## Listing:
[start]

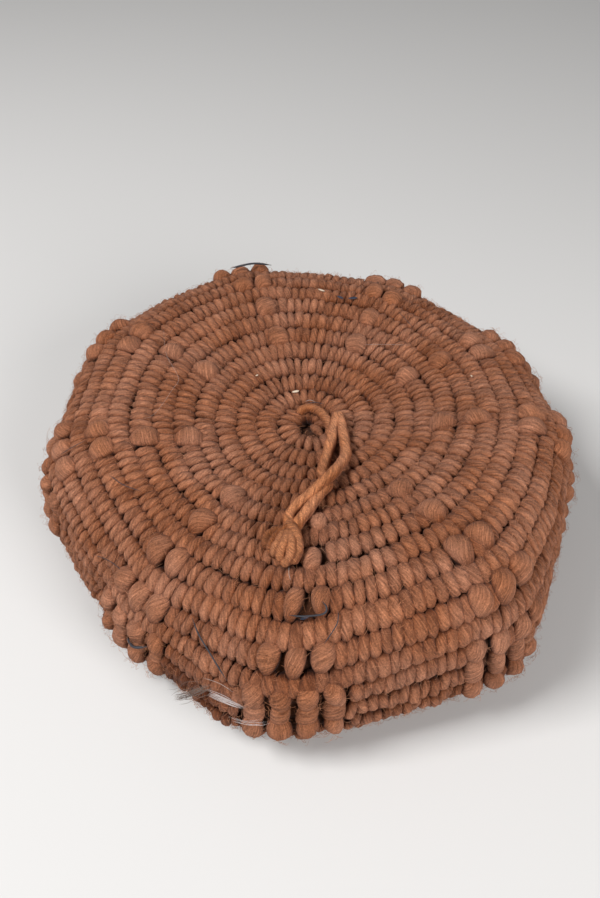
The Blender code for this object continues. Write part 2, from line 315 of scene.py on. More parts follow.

[end]
[start]

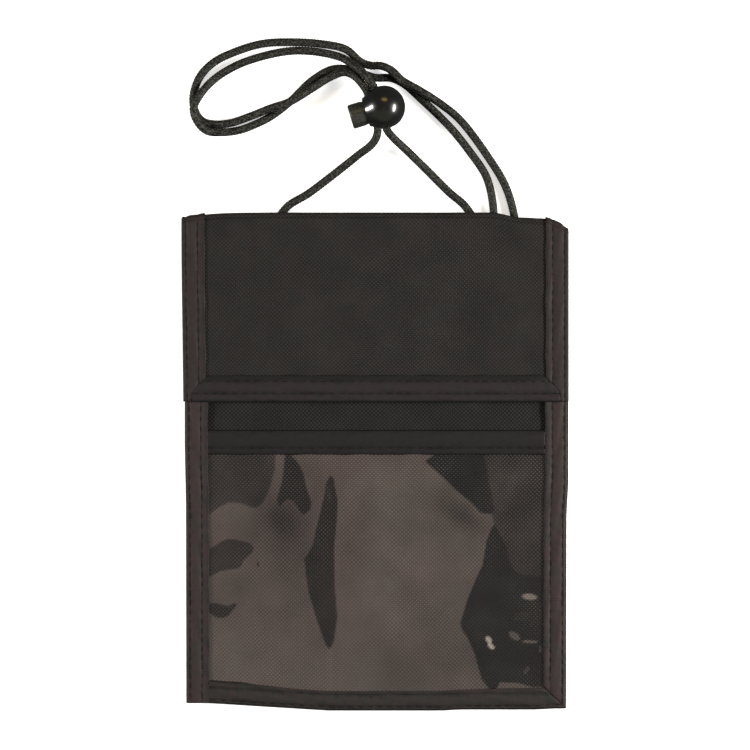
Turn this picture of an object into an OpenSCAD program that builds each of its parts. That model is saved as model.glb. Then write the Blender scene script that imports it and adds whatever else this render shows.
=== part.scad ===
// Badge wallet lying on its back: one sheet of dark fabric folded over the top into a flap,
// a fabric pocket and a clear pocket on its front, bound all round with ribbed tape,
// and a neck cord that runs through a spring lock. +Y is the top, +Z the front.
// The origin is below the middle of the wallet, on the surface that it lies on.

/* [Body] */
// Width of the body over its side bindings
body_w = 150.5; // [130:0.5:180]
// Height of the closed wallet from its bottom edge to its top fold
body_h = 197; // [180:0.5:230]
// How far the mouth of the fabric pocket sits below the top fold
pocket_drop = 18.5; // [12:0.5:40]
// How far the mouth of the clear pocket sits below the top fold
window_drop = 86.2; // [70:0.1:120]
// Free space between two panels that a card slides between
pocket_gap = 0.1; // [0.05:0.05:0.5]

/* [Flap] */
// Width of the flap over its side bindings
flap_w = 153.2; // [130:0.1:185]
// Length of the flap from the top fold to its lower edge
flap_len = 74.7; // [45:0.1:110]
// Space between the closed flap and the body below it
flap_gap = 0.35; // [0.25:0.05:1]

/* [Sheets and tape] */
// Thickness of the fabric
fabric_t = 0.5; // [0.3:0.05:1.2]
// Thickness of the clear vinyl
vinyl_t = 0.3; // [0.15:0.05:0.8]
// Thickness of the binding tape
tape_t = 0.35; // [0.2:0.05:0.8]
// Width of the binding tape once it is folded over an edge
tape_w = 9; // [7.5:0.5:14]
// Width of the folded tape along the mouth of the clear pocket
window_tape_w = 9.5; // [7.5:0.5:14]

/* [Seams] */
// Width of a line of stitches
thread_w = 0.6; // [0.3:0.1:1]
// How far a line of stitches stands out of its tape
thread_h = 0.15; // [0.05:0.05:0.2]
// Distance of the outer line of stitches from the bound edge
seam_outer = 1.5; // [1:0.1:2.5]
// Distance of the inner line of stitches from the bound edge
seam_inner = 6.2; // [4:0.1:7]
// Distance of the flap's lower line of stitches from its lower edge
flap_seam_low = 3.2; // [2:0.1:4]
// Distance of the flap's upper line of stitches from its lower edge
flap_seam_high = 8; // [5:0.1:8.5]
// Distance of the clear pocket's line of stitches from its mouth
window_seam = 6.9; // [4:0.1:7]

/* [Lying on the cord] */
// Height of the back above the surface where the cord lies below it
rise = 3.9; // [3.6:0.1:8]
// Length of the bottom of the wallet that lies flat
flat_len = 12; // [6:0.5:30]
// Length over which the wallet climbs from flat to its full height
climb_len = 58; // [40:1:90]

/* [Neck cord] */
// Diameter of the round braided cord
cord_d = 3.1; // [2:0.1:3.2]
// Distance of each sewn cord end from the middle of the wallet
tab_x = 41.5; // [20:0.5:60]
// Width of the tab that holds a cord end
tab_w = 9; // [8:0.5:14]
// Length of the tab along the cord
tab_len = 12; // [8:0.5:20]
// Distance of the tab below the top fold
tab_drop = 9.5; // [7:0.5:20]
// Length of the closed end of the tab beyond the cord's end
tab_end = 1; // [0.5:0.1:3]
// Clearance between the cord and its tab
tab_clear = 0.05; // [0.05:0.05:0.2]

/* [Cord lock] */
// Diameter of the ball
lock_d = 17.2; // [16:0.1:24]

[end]

## The request:
Retype verbatim the lines that run from the line containing "Turn this picture" to the line containing "it lies on.", both inclusive, and no others.

## Finished task:
Turn this picture of an object into an OpenSCAD program that builds each of its parts. That model is saved as model.glb. Then write the Blender scene script that imports it and adds whatever else this render shows.
=== part.scad ===
// Badge wallet lying on its back: one sheet of dark fabric folded over the top into a flap,
// a fabric pocket and a clear pocket on its front, bound all round with ribbed tape,
// and a neck cord that runs through a spring lock. +Y is the top, +Z the front.
// The origin is below the middle of the wallet, on the surface that it lies on.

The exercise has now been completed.